Object modeling scripts
· · · · ·
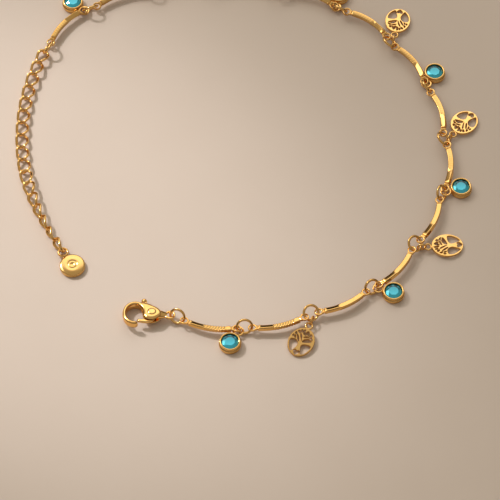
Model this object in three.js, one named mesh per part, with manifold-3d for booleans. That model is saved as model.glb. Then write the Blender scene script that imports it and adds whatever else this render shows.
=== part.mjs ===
// A charm anklet that lies open on a surface: curved bars joined by jump rings, with round
// crystals and pierced tree discs hanging from the rings in turn, a lobster clasp at one end
// and a curb extension chain with a round tag at the other. Millimetres, +Z up.
import * as THREE from 'three';
import { mergeVertices } from 'three/addons/utils/BufferGeometryUtils.js';
import { ConvexGeometry } from 'three/addons/geometries/ConvexGeometry.js';
import Module from 'manifold-3d';

const wasm = await Module();
wasm.setup();

// Running clearances
const clearance = 0.12;
const solderOverlap = 0.06;
const solderSink = 0.2;

// Bars
const barChord = 9.3;
const barSag = 0.72;
const barWidth = 1.15;
const barThickness = 0.95;
const barSteps = 5;
const grooveLength = 0.16;
const grooveDepth = 0.14;
const collarLength = 0.34;
const collarWidth = 1.3;
const collarThickness = 0.62;
const eyeRadius = 1.0;
const eyeHoleRadius = 0.66;
const eyeThickness = 0.4;
const eyeReach = 1.3;
const barRollDeg = -9;

// Jump rings between the bars
const ringRadius = 1.76;
const ringWire = 0.48;
const eyeStepShare = 0.972;

// How the two kinds of joint lie: the height of their eyes and the lean of their ring, whose
// lower side points out
const crystalJoint = { eyeHeight: 1.45, leanDeg: 30 };
const treeJoint = { eyeHeight: 1.65, leanDeg: 52 };

// The small ring that carries each tree disc
const connectorRadius = 0.95;
const connectorWire = 0.42;

// Crystals and their settings
const stoneRadius = 1.97;
const stoneTableShare = 0.58;
const stoneStarShare = 0.82;
const stoneCrownHeight = 0.42;
const stoneGirdleHeight = 0.12;
const stonePavilionDepth = 0.72;
const bezelWall = 0.38;
const bezelHeight = 1.7;
const bezelBack = 0.3;
const bezelLip = 0.16;
const bezelBevel = 0.16;
const bailRadius = 1.28;
const bailHoleRadius = 0.84;
const bailThickness = 0.3;
const bailHeight = 0.86;

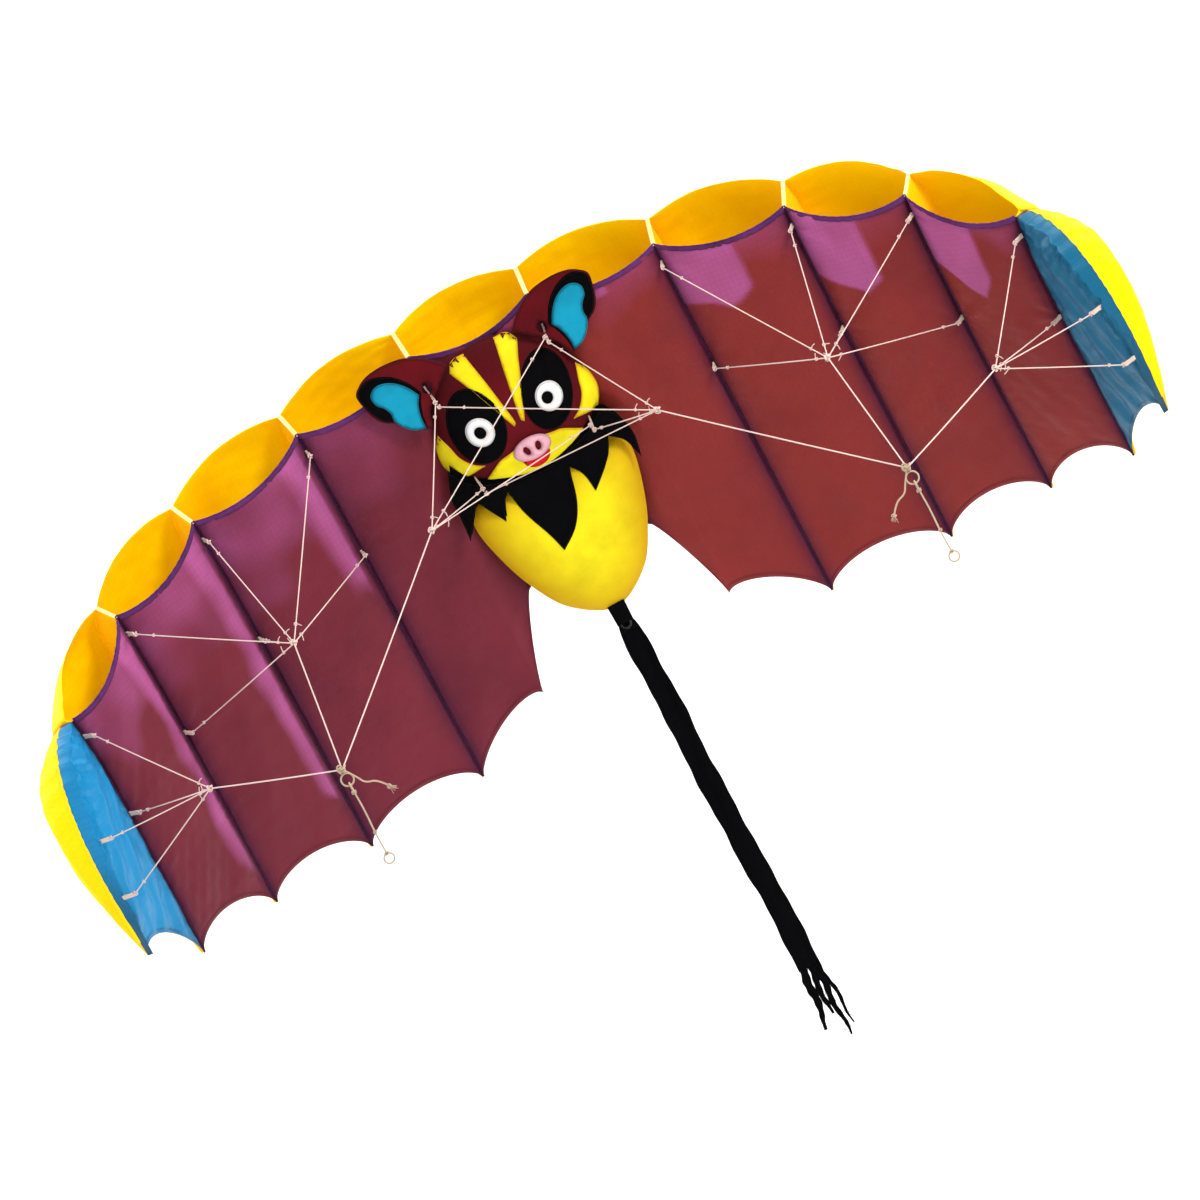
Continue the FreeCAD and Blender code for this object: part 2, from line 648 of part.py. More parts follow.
· · · · ·
AIM OF THE TASK: Take the lines from the start of the records through the line holding "const solderSink = 0.2;", both included, and please print them exactly, with nothing else.

CORRECT RESPONSE:
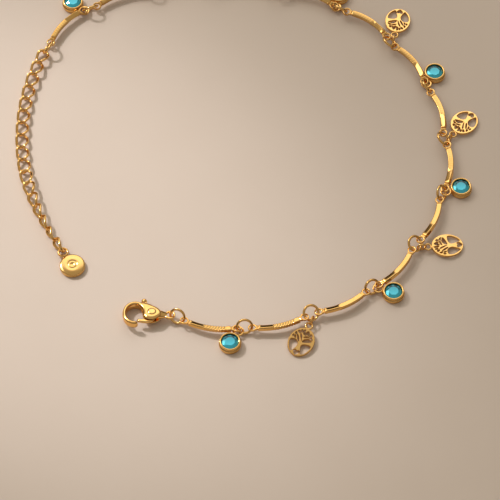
Model this object in three.js, one named mesh per part, with manifold-3d for booleans. That model is saved as model.glb. Then write the Blender scene script that imports it and adds whatever else this render shows.
=== part.mjs ===
// A charm anklet that lies open on a surface: curved bars joined by jump rings, with round
// crystals and pierced tree discs hanging from the rings in turn, a lobster clasp at one end
// and a curb extension chain with a round tag at the other. Millimetres, +Z up.
import * as THREE from 'three';
import { mergeVertices } from 'three/addons/utils/BufferGeometryUtils.js';
import { ConvexGeometry } from 'three/addons/geometries/ConvexGeometry.js';
import Module from 'manifold-3d';

const wasm = await Module();
wasm.setup();

// Running clearances
const clearance = 0.12;
const solderOverlap = 0.06;
const solderSink = 0.2;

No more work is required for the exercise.